It seem that im the only mma fan that thinks that boxing isnt more dangerous than mma. I dont understand, just because your a fan, you have to say that its safer than boxing..?? 
Its a fact that there are more ways to defend yourself in an mma bout but also more ways to get hurt...

One way we could find out, is to see how many deaths there has been out of how many fights. Or another kind of injury compared to the number of fights. MMA has only xisted for what 13 years? Boxing has existed for hundreds of years, of course there are more deaths in boxing..


----------



## CashKola

fullcontact said:


> It seem that im the only mma fan that thinks that boxing isnt more dangerous than mma. I dont understand, just because your a fan, you have to say that its safer than boxing..??


I was boxing fan before MMA, and I am still a boxing fan, I'm not really into too much but I will watch it when its on. And I assume many people here were boxing fans before MMA. Like someone said before MMA has a lot more short term damage but boxing has a lot more long term damage mainly effecting the brain.


----------



## WouldLuv2FightU

fullcontact said:


> It seem that im the only mma fan that thinks that boxing isnt more dangerous than mma. I dont understand, just because your a fan, you have to say that its safer than boxing..??
> Its a fact that there are more ways to defend yourself in an mma bout but also more ways to get hurt...
> 
> One way we could find out, is to see how many deaths there has been out of how many fights. Or another kind of injury compared to the number of fights. MMA has only xisted for what 13 years? Boxing has existed for hundreds of years, of course there are more deaths in boxing..

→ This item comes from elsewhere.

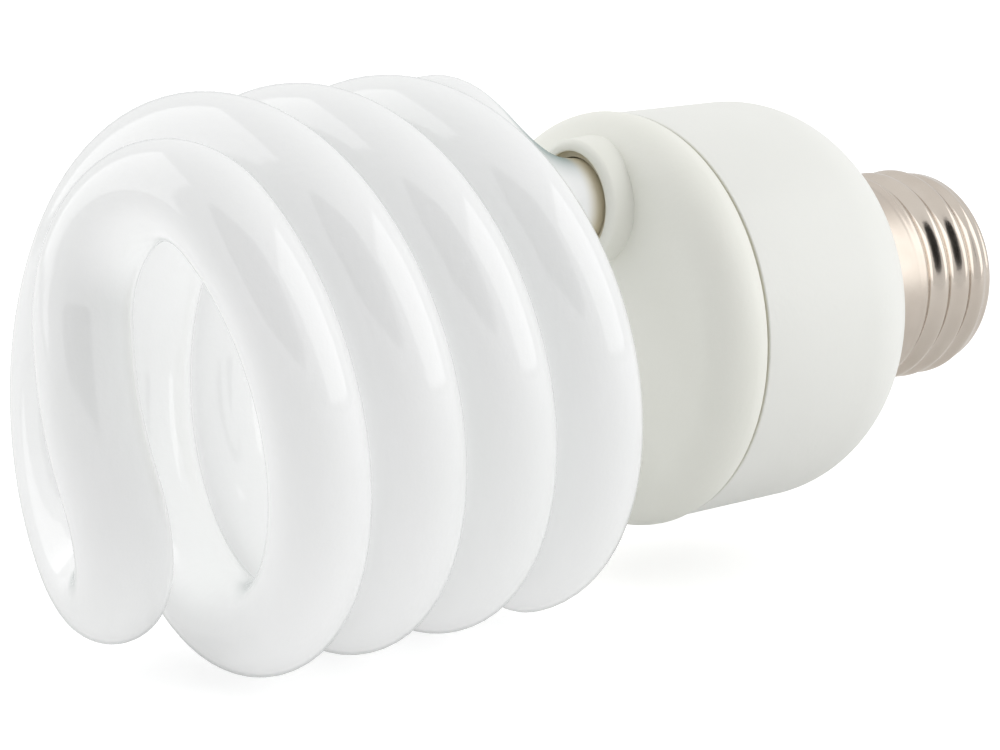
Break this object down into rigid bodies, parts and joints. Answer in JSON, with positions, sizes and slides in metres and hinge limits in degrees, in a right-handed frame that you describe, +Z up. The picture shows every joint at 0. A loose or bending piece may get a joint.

K I don't know where you guys get your info but MMA has been around for just as long as boxing! 13 years is hilarious man! LOL you guys know what MMA stands for right? You guys know who Royce Gracie's dad is don't you? It's not like the concept of fighting someone with a different style didn't come about till 1993. All MMA is, is two guys fighting that don't have the same background...you honestly think that 2 guys with different backgrounds never fought until 1993 A.D.? LMAO!


----------



## Organik

Mc19 said:


> I hope this is fake, but apparently this guy died:
> 
> DEATH IN MMA COMPETITION. Douglas Dedge vs Yevgeni Zolotarev VALE TUDO - Google Video


crazy... wish there were multiple angles where u could see the blows better and where they were hitting


----------



## fullcontact

WouldLuv2FightU said:


> K I don't know where you guys get your info but MMA has been around for just as long as boxing! 13 years is hilarious man! LOL you guys know what MMA stands for right? You guys know who Royce Gracie's dad is don't you? It's not like the concept of fighting someone with a different style didn't come about till 1993. All MMA is, is two guys fighting that don't have the same background...you honestly think that 2 guys with different backgrounds never fought until 1993 A.D.? LMAO!

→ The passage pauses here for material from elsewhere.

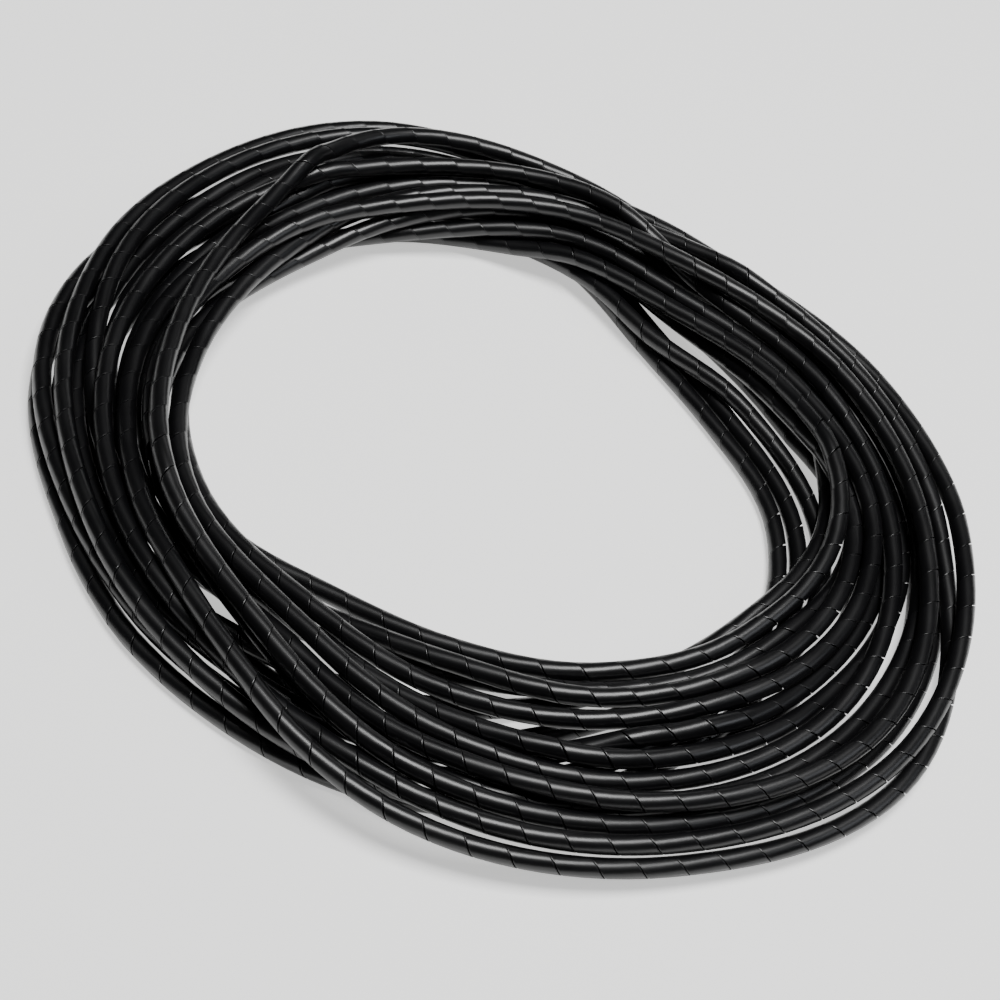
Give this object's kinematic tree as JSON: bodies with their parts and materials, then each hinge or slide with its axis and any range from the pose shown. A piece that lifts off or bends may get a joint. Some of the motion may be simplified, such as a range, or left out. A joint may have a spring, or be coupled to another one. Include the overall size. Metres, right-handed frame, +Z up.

I am just reacting to the claim that there has never been a death in UFC,Pride etc which are the big organizations of martial arts competition. I Know the UFC started in 1993, but Vale Tudo in Brazil might be older I dont know. However, boxing is generally A LOT more popular sport than MMA, pro MMA is tiny compared to pro boxing..

The fact that there has been no deaths can in no way be used to imply that MMA is a safer than boxing, but it does say that MMA is maybe safer than people like O'Reillly believes.


----------



## WouldLuv2FightU

fullcontact said:


> I am just reacting to the claim that there has never been a death in UFC,Pride etc which are the big organizations of martial arts competition. I Know the UFC started in 1993, but Vale Tudo in Brazil might be older I dont know. However, boxing is generally A LOT more popular sport than MMA, pro MMA is tiny compared to pro boxing..
> 
> The fact that there has been no deaths can in no way be used to imply that MMA is a safer than boxing, but it does say that MMA is maybe safer than people like O'Reillly believes.


OK I gotcha, but I disagree. I think it is ok to say MMA is safer than boxing. Maybe not by much but technically it is safer. The words safer and safest have different meanings.


----------